A análise milimétrica de "foras de jogo" é um dos temas que maior discussão gera no futebol moderno.
Apesar disso e até hoje, ninguém encontrou o chamado "sistema perfeito". Um que avalie com total exatidão quando é que um jogador está em posição de fora de jogo.
Há muito que se percebeu que a movimentação rápida dos jogadores (de defesas e avançados), aliada à dificuldade em percecionar o momento do último passe, tornam a vida dos árbitros assistentes num verdadeiro pesadelo.
Apesar da ciência já ter explicado várias vezes que algumas destas situações são impossíveis de aferir in loco (a sério que são), o ruído exterior continua a visar a competência e/ou idoneidade daqueles quem têm, de longe, a mais difícil das missões em campo.
Para facilitar o trabalho das equipas de arbitragem, o esclarecimento dos adeptos e a verdade desportiva, surgiu a "linha tecnológica do fora de jogo", antes aplicada pelas mãos bem-intencionadas dos operadores televisivos, agora comandadas, em sala, pelos videoárbitros.
O problema é que também essa já mostrou que, em lances na queima - daqueles mesmo no limite - o erro pode continuar a surgir. Isso acontece porque a ferramenta, por muito evoluída que seja, continua a a depender parcialmente da intervenção humana.
MANUEL FERNANDO ARAÚJO
A FIFA anunciou recentemente que a Hawk-Eye (empresa com vasta experiência nesta matéria, sobretudo no ténis) encontrou a "fórmula milagrosa" para resolver o problema. O próximo mundial de clubes e o Campeonato do Mundo do Catar (2022) poderão ser a antecâmara que o mundo espera para testemunhar a qualidade da ferramenta.
Até lá, tenho uma sugestão: conheça como se processa a avaliação de foras de jogo (em lances protocolados) na primeira liga portuguesa.
EXEMPLO - POSSÍVEL FORA DE JOGO DO JOGADOR X, QUE MARCOU GOLO PARA A SUA EQUIPA.
Passos:
1° - Intervenção humana
- VAR/AVAR escolhem o frame televisivo que registou o exato momento em que o colega do atacante passou-lhe a bola (último passe).
A escolha deve recair no momento do início do contacto do corpo (pé ou cabeça, por exemplo) com a bola, o que visualmente implica vê-la a mover-se depois de tocada/jogada.
A "câmara de curtos", de ângulo mais aproximado ao jogador, é a opção certa para garantir a qualidade desse instantâneo.
2° - Intervenção da tecnologia
- O operador de imagem que está na sala faz a "reconstrução" rápida do terreno de jogo, com base nas linhas que o delimitam (linhas laterais, das áreas, de baliza e do meio-campo), assente numa calibração 3D feita para cada terreno de jogo (geralmente) no início da época. Os estádios não são todos iguais, o que resulta em referências diferentes, que podem afetar diretamente a qualidade das decisões. Foi o que aconteceu na época passada: um erro grosseiro devido a uma premissa técnica.
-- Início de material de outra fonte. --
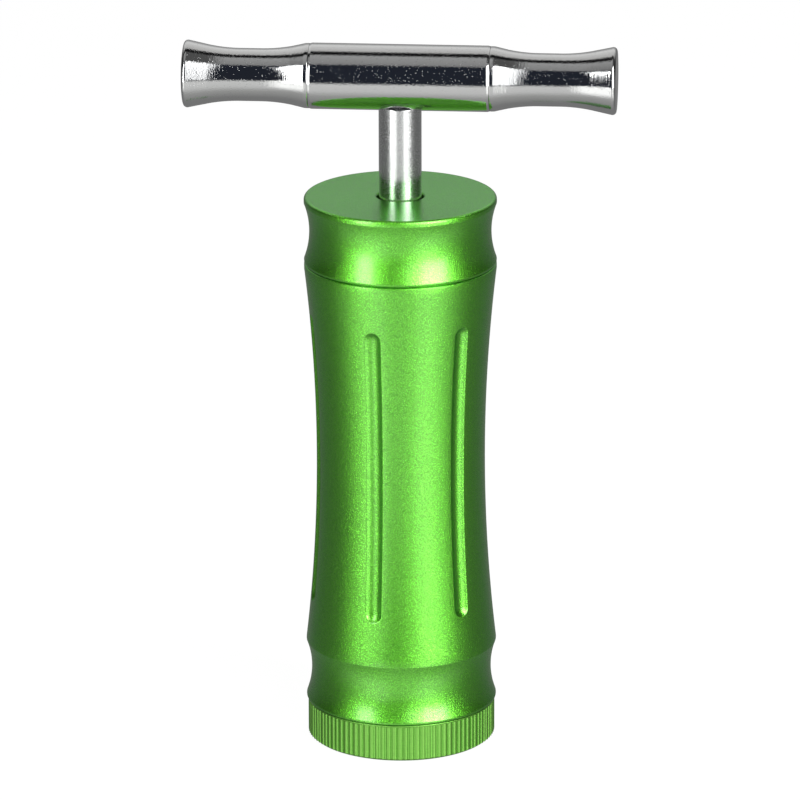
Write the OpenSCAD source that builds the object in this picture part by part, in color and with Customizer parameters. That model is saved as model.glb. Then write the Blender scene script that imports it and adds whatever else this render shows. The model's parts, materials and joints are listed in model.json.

Geralmente perde-se alguns segundos neste processo. Talvez por isso UEFA e Premier League utilizam hoje tecnologias de fora de jogo que dispensam este passo.
3º - Intervenção humana
- VAR/AVAR têm agora duas etapas a cumprir, que são executadas pelo operador:
3.1 - Utilizam a "câmara do fora de jogo" para escolher qual a parte dos corpos de defesa e avançado que estão mais perto da linha de baliza adversária (à exceção dos braços). É usado um cursor, que fixa um ponto em cada uma dessas duas zonas.
3.2 - Utilizam depois a "câmara master" (a principal, com ângulo mais amplo e central) para repetir os mesmos dois pontos.
4º - Triangulação
A partir dessa informação cruzada, o software tecnológico constrói uma imagem 3D (usa uma linha azul para definir a posição do penúltimo defensor e outra vermelha para a do atacante), dando a informação final. É essa que é depois transmitida pelo VAR ao árbitro.
Por ser factual (o jogador ou está ou não está adiantado) não é necessário recurso ao visionamento da imagem junto ao relvado.
Como se percebe, por muito expeditos que todos sejam em sala, este tipo de análises demoram algum tempo. A situação piora quando o lance é por unha negra, porque isso pode exigir mais do que uma verificação.
Moral da história: quem está em campo faz o melhor que sabe, pode e consegue. E quem está em sala, trabalha com o que tem.
Claro que há momentos em que este processo tem que ser mais rápido (nos tais lances absolutamente evidentes a olho nu), mas o que deve ser pensado a sério - mais do que o investimento vantajoso em tecnologias alegadamente infalíveis - é a regra em si. Fará sentido ser assim ou podia ser diferente?